Exercise. Take the data below and repeat it exactly.

Data to use.
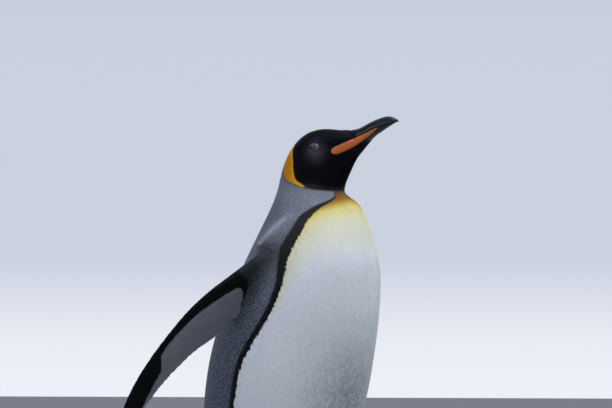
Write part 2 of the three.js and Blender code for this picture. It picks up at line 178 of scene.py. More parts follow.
# The ear patch lies along the hood's edge and narrows behind it
GOLD_OUTLINE = [
    (15.29, 58), (15.44, 70), (15.72, 78), *HOOD_EDGE[6:12], (18.4, 154), (17.7, 151.5), (17.15, 147),
    (16.57, 134), (16.11, 121), (15.78, 102), (15.58, 88), (15.38, 74), (15.27, 64),
]

# What changes from the tail up to the head, as (station, value)
COAT_DEPTH = [(-1, 1.3), (0, 1.6), (12.5, 1.6), (15, 1.3), (18, 1.0), (22, 0.8), (24, 0.5)]
BAND_WIDTH = [  # the dark band between the white and the grey
    (0, 6), (3, 8), (6, 9), (9, 10), (10.2, 12), (11.3, 17), (12.4, 17), (13.2, 14), (13.8, 8),
    (14.2, 4), (14.6, 2), (15, 1.2),
]
SILVER = [(0, 0.04), (9, 0.06), (11, 0.1), (12, 0.26), (12.8, 0.55), (13.6, 0.85), (14.6, 1)]
CREST_LINE = [(10.9, 112), (11.8, 108), (12.5, 100), (13.2, 88)]  # degrees from the front line
# Painted highlight along the shoulder's crest, where it faces the light above: its strength by station
CREST_HIGHLIGHT = [(10.9, 0), (11.7, 1), (12.6, 1), (13.4, 0)]
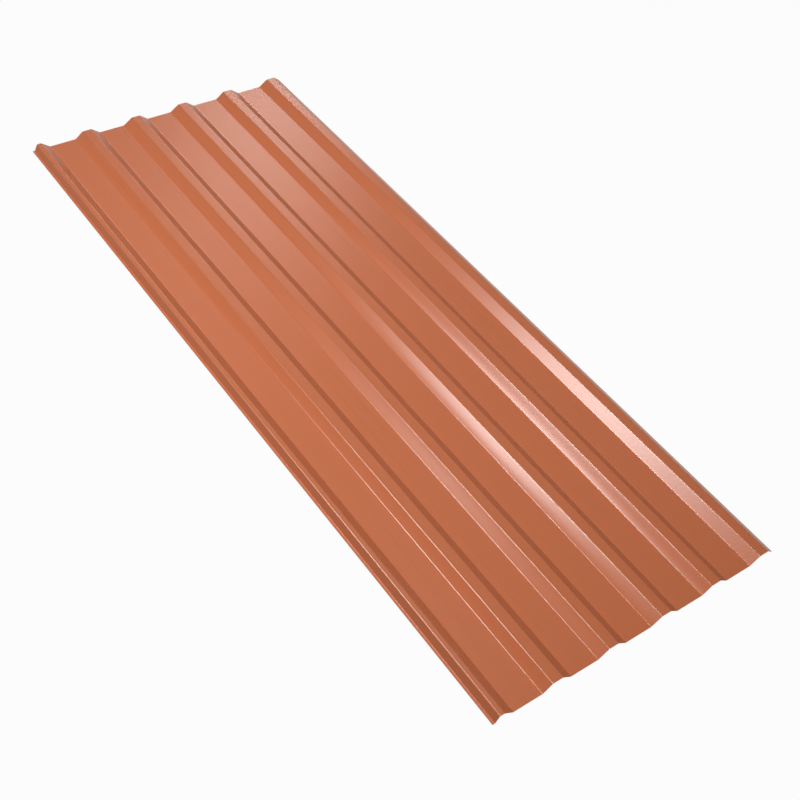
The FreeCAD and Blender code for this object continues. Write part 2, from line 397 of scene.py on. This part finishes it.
def lamp(name, place, aim, width, height, power):
    """A rectangular soft lamp that faces a point. Power is in watts."""
    light = bpy.data.lights.new(name, "AREA")
    light.shape = "RECTANGLE"
    light.size, light.size_y = width, height
    light.energy = power
    holder = bpy.data.objects.new(name, light)
    holder.location = place
    holder.rotation_euler = (Vector(aim) - Vector(place)).to_track_quat("-Z", "Y").to_euler()
    bpy.context.scene.collection.objects.link(holder)
    return holder


key = lamp("key", (-1.82, 0.45, 4.85), SHEET_CENTRE, LAMP_WIDTH, LAMP_HEIGHT, 250)
key.visible_glossy = False
gloss_lamp = lamp("gloss_lamp", (-1.0, 0.685, 3.42), SHEET_CENTRE, LAMP_WIDTH, LAMP_HEIGHT, 590)
gloss_lamp.visible_diffuse = False
panel = lamp("back_panel", (3.45, 5.95, 3.75), (0.3, 0.8, 0), PANEL_WIDTH, PANEL_HEIGHT, 84)
panel.visible_diffuse = False

# The backdrop. White where it is seen, and a faint even fill for the shadows.
FILL = 0.04

world = bpy.data.worlds.new("studio")
bpy.context.scene.world = world
world.use_nodes = True
tree = world.node_tree
tree.nodes.clear()
strength = add_node(
    tree, "ShaderNodeMapRange", {"To Min": FILL, "To Max": 1.0}, {"Value": seen_as_background(tree)}
)
backdrop = add_node(
    tree, "ShaderNodeBackground", {"Color": linear("#FFFFFF")}, {"Strength": strength.outputs[0]}
)
add_node(tree, "ShaderNodeOutputWorld", links={"Surface": backdrop.outputs[0]})

# The camera, off the sheet's near left corner, above it, and rolled a little as in the photograph.
AIM = Vector((-0.0613, -0.3235, pan_level))
AZIMUTH = math.radians(-42.123)
ELEVATION = math.radians(46.154)
ROLL = math.radians(9.152)
DISTANCE = 3.9941
FOCAL_LENGTH = 56.988

camera = bpy.data.objects.new("camera", bpy.data.cameras.new("camera"))
bpy.context.scene.collection.objects.link(camera)
bpy.context.scene.camera = camera
camera.data.lens = FOCAL_LENGTH
camera.data.sensor_width = 36
back = Vector((
    math.sin(AZIMUTH) * math.cos(ELEVATION),
    -math.cos(AZIMUTH) * math.cos(ELEVATION),
    math.sin(ELEVATION),
))
camera.location = AIM + back * DISTANCE
camera.rotation_mode = "QUATERNION"
camera.rotation_quaternion = (-back).to_track_quat("-Z", "Y") @ Quaternion((0, 0, 1), ROLL)

bpy.context.scene.view_settings.view_transform = "Standard"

Exercise solution.
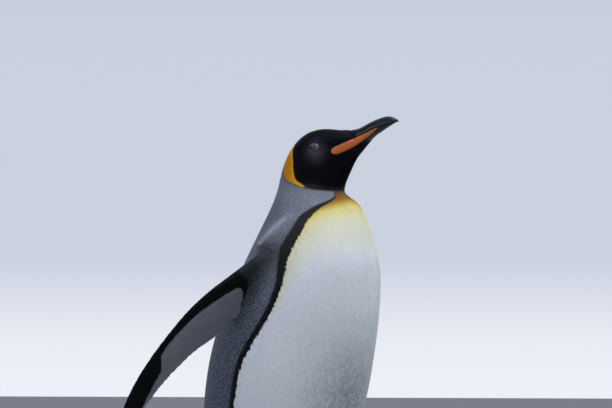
Write part 2 of the three.js and Blender code for this picture. It picks up at line 178 of scene.py. More parts follow.
# The ear patch lies along the hood's edge and narrows behind it
GOLD_OUTLINE = [
    (15.29, 58), (15.44, 70), (15.72, 78), *HOOD_EDGE[6:12], (18.4, 154), (17.7, 151.5), (17.15, 147),
    (16.57, 134), (16.11, 121), (15.78, 102), (15.58, 88), (15.38, 74), (15.27, 64),
]

# What changes from the tail up to the head, as (station, value)
COAT_DEPTH = [(-1, 1.3), (0, 1.6), (12.5, 1.6), (15, 1.3), (18, 1.0), (22, 0.8), (24, 0.5)]
BAND_WIDTH = [  # the dark band between the white and the grey
    (0, 6), (3, 8), (6, 9), (9, 10), (10.2, 12), (11.3, 17), (12.4, 17), (13.2, 14), (13.8, 8),
    (14.2, 4), (14.6, 2), (15, 1.2),
]
SILVER = [(0, 0.04), (9, 0.06), (11, 0.1), (12, 0.26), (12.8, 0.55), (13.6, 0.85), (14.6, 1)]
CREST_LINE = [(10.9, 112), (11.8, 108), (12.5, 100), (13.2, 88)]  # degrees from the front line
# Painted highlight along the shoulder's crest, where it faces the light above: its strength by station
CREST_HIGHLIGHT = [(10.9, 0), (11.7, 1), (12.6, 1), (13.4, 0)]
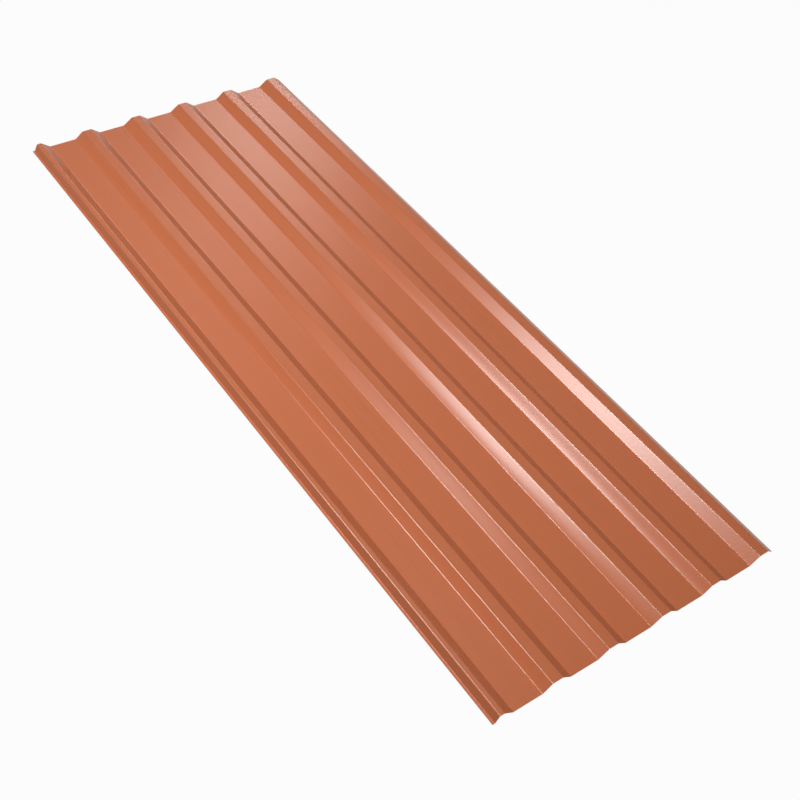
The FreeCAD and Blender code for this object continues. Write part 2, from line 397 of scene.py on. This part finishes it.
def lamp(name, place, aim, width, height, power):
    """A rectangular soft lamp that faces a point. Power is in watts."""
    light = bpy.data.lights.new(name, "AREA")
    light.shape = "RECTANGLE"
    light.size, light.size_y = width, height
    light.energy = power
    holder = bpy.data.objects.new(name, light)
    holder.location = place
    holder.rotation_euler = (Vector(aim) - Vector(place)).to_track_quat("-Z", "Y").to_euler()
    bpy.context.scene.collection.objects.link(holder)
    return holder


key = lamp("key", (-1.82, 0.45, 4.85), SHEET_CENTRE, LAMP_WIDTH, LAMP_HEIGHT, 250)
key.visible_glossy = False
gloss_lamp = lamp("gloss_lamp", (-1.0, 0.685, 3.42), SHEET_CENTRE, LAMP_WIDTH, LAMP_HEIGHT, 590)
gloss_lamp.visible_diffuse = False
panel = lamp("back_panel", (3.45, 5.95, 3.75), (0.3, 0.8, 0), PANEL_WIDTH, PANEL_HEIGHT, 84)
panel.visible_diffuse = False

# The backdrop. White where it is seen, and a faint even fill for the shadows.
FILL = 0.04

world = bpy.data.worlds.new("studio")
bpy.context.scene.world = world
world.use_nodes = True
tree = world.node_tree
tree.nodes.clear()
strength = add_node(
    tree, "ShaderNodeMapRange", {"To Min": FILL, "To Max": 1.0}, {"Value": seen_as_background(tree)}
)
backdrop = add_node(
    tree, "ShaderNodeBackground", {"Color": linear("#FFFFFF")}, {"Strength": strength.outputs[0]}
)
add_node(tree, "ShaderNodeOutputWorld", links={"Surface": backdrop.outputs[0]})

# The camera, off the sheet's near left corner, above it, and rolled a little as in the photograph.
AIM = Vector((-0.0613, -0.3235, pan_level))
AZIMUTH = math.radians(-42.123)
ELEVATION = math.radians(46.154)
ROLL = math.radians(9.152)
DISTANCE = 3.9941
FOCAL_LENGTH = 56.988

camera = bpy.data.objects.new("camera", bpy.data.cameras.new("camera"))
bpy.context.scene.collection.objects.link(camera)
bpy.context.scene.camera = camera
camera.data.lens = FOCAL_LENGTH
camera.data.sensor_width = 36
back = Vector((
    math.sin(AZIMUTH) * math.cos(ELEVATION),
    -math.cos(AZIMUTH) * math.cos(ELEVATION),
    math.sin(ELEVATION),
))
camera.location = AIM + back * DISTANCE
camera.rotation_mode = "QUATERNION"
camera.rotation_quaternion = (-back).to_track_quat("-Z", "Y") @ Quaternion((0, 0, 1), ROLL)

bpy.context.scene.view_settings.view_transform = "Standard"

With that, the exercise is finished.